Not to be forgotten, AMD is getting into the raytracing business. They have hinted that a card may show up by the end of the year, after they have first tended to game consoles.
Either way, the benefit of running two cards is likely to diminish shortly.
A co-worker once said to me, "If they want an estimate that is 100% accurate, they'll have to wait till the job is over."
Ordinarily, I would have to admit that these are good points. The difference that I believe invalidates your admittedly reasonable argument is that AMD, for the first time in ten years, has a viable competitive consumer product coming as well.
And if, as you say, we must simply wait for an announcement to know anything, until an announcement is actually made about Ampere cards is made stop telling people the cards are not on the way.
Current card = Geforce GTX 1070 8GB : Good Speed not enough RAM for some of your scenes.
I agree with your assesment of the Quadro M6000 24GB. It will have plenty of RAM, but will be quite a bit slower in renders.
The Titan XP will be a fair bit faster rendering, but only has 12GB of RAM : Not worth the price premium over the GTX 1080ti 11GB card.
The Quadro RTX 4000 is faster and has hardware Raytracing, but has exactly the same problem you are experiencing right now... 8GB of RAM
My reccomendation would be to look at the Quadro P5000 16GB cards. They can be had for around $1000. This gets you double your current VRAM and a noticable render speed boost.

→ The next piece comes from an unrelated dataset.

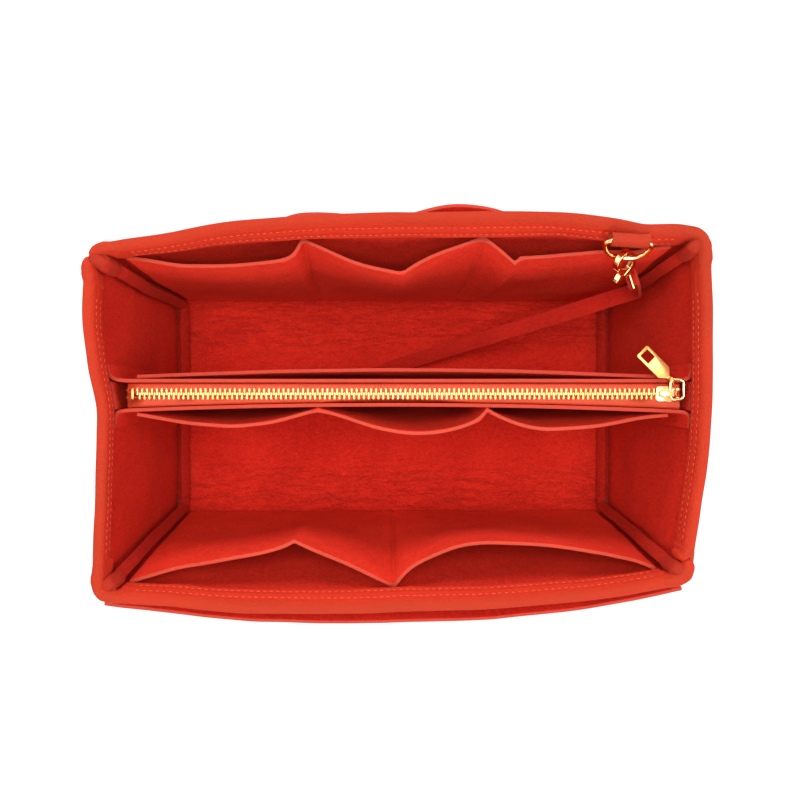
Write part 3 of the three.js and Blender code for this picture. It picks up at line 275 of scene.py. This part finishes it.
felt_look = felt_material(
    "red_felt", colour(228, 49, 30), colour(182, 25, 17), colour(160, 74, 58)
)
# The last two colours are painted light on the hem band and painted shade on the rim top.
wall_look = felt_material(
    "red_felt_with_hem", colour(228, 49, 30), colour(182, 25, 17), colour(160, 74, 58),
    colour(204, 51, 27), colour(162, 48, 27),
)


def cut_faces(bm, least):
    """Marks the narrow faces along a sheet's cut edges, each between two sharp bends."""
    widest = 0.0026
    layer = bm.faces.layers.float.new("cut_edge")
    for face in bm.faces:
        sharp = sum(1 for e in face.edges if e.calc_face_angle(0.0) > least)
        longest = max(e.calc_length() for e in face.edges)
        if sharp >= 2 and face.calc_area() / longest < widest:
            face[layer] = 1.0


def ramp(value, start, end):
    """0 at start, 1 at end, smooth between."""
    share = min(max((value - start) / (end - start), 0.0), 1.0)
    return share * share * (3.0 - 2.0 * share)


corner_flares = (
    ((-0.105, -0.142), (0.02, 0.07), (-0.0034, 0.0036)),
    ((0.124, 0.152), (0.02, 0.072), (0.0006, 0.0078)),
    ((-0.105, -0.142), (-0.04, -0.09), (-0.0028, -0.0022)),
    ((0.105, 0.142), (-0.04, -0.09), (0.0012, -0.0004)),
)


# Vector noise starts from the clock unless it gets a seed, and the felt has to come out the same
# each run.
noise.seed_set(11)


def sway(point):
    """How far handling has pushed the felt here, in metres. The rim flares at its corners, and
    near the ring and the zip the felt is held."""
    flare = Vector((0.0, 0.0, 0.0))
    for along, across, push in corner_flares:
        share = ramp(point.x, *along) * ramp(point.y, *across)
        flare += Vector((push[0], push[1], 0.0)) * share * (max(point.z, 0.0) / 0.17) ** 1.6
    held = min((point - ring_place).length / 0.03, 1.0)
    if point.z > 0.125:
        held *= min(max((abs(point.y - zip_y) - 0.007) / 0.02, 0.0), 1.0)
    held *= min(max(point.z / 0.012, 0.0), 1.0) * 0.9 + 0.1
    slow = noise.noise_vector(point * 21.0 + Vector((3.1, 0.4, 7.7)))
    quick = noise.noise_vector(point * 58.0 + Vector((9.3, 2.2, 1.7)))
    return flare + (slow * 0.0008 + quick * 0.0003) * held


def finished(mesh, name, body, look):
    """Makes the piece of a finished mesh and lets it ride on its body."""
    for polygon in mesh.polygons:
        polygon.use_smooth = True
    mesh.materials.clear()
    mesh.materials.append(look)
    piece = bpy.data.objects.new(name, mesh)
    bpy.context.scene.collection.objects.link(piece)
    if body:
        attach(piece, body)
    return piece


def smoothed(bm, name, levels):
    """The mesh of bm after that many rounds of smoothing subdivision."""
    mesh = bpy.data.meshes.new(name)
    bm.to_mesh(mesh)
    bm.free()
    holder = bpy.data.objects.new(name + "_work", mesh)
    bpy.context.scene.collection.objects.link(holder)
    rounds = holder.modifiers.new("smooth", "SUBSURF")
    rounds.levels = levels
    rounds.render_levels = levels
    rounds.use_limit_surface = False
    seen = holder.evaluated_get(bpy.context.evaluated_depsgraph_get())
    result = bpy.data.meshes.new_from_object(seen)
    result.name = name
    bpy.data.objects.remove(holder)
    bpy.data.meshes.remove(mesh)
    return result


def cad_copy(node):
    """A merged copy of a CAD node's mesh, in four-sided faces where it can be."""
    bm = bmesh.new()
    bm.from_mesh(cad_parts[node].data)
    bmesh.ops.remove_doubles(bm, verts=bm.verts, dist=1e-6)
    bmesh.ops.join_triangles(
        bm, faces=bm.faces, angle_face_threshold=math.radians(40),
        angle_shape_threshold=math.radians(80),
    )
    return bm


def sewn_creases(bm, least):
    """Keeps the folds that run up a sheet sharp, and where they cross its cut edge."""
    crease = bm.edges.layers.float.new("crease_edge")
    for e in bm.edges:
        length = e.calc_length()
        upright = abs(e.verts[0].co.z - e.verts[1].co.z) > 0.6 * length
        if e.calc_face_angle(0.0) > least and (length < 0.002 or upright):
            e[crease] = 0.85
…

On a side note, here is something to keep in mind, The retail price on a brand new Quadro RTX 5000 16GB card is $1800. If my GPU budget was $1300, I would seriously consider saving the extra $500 for the 16GB RTX card.
Thanks everyone for their feedback. I'm going to spend a bit more time researching, but your feedback helps point me in the right direction.
I've recently read some 3rd party (so NOT nVidia's word) about the coming nVidia Ampere GPU 30XX series and the best value for money is if the 3rd party was right isd going to be the 3070 series of Ampere GPUs at sub $500. Those are supposed to give slightly better performance that the correct nVidia GEForce RTX 2080 TIs GPUs. Of course, they'll be a 3080 lines of GPUs as well.
Also, remember that DAZ 3D has unequivically stated they are working on integrating the Google Filament renderer into DAZ Studio so that would be a realtime renderer (so not quite 100% as nice as iRay or other by the books PBR renderers) so you'd think even if they have to contract out the integration to get it done in a timely manner the integration will be happening.
They've not announced but by their github page they at least indicate they'd like to build bridges to Blender, Unity, UE4, and probably Crytek, Lumberyard and the others. It's the most sunsible thing to do to make their huge library of models available to game maker and animation hobbyists.
I think it would be a big financial saving to wait at least for the November sales of computer components and computers to you though.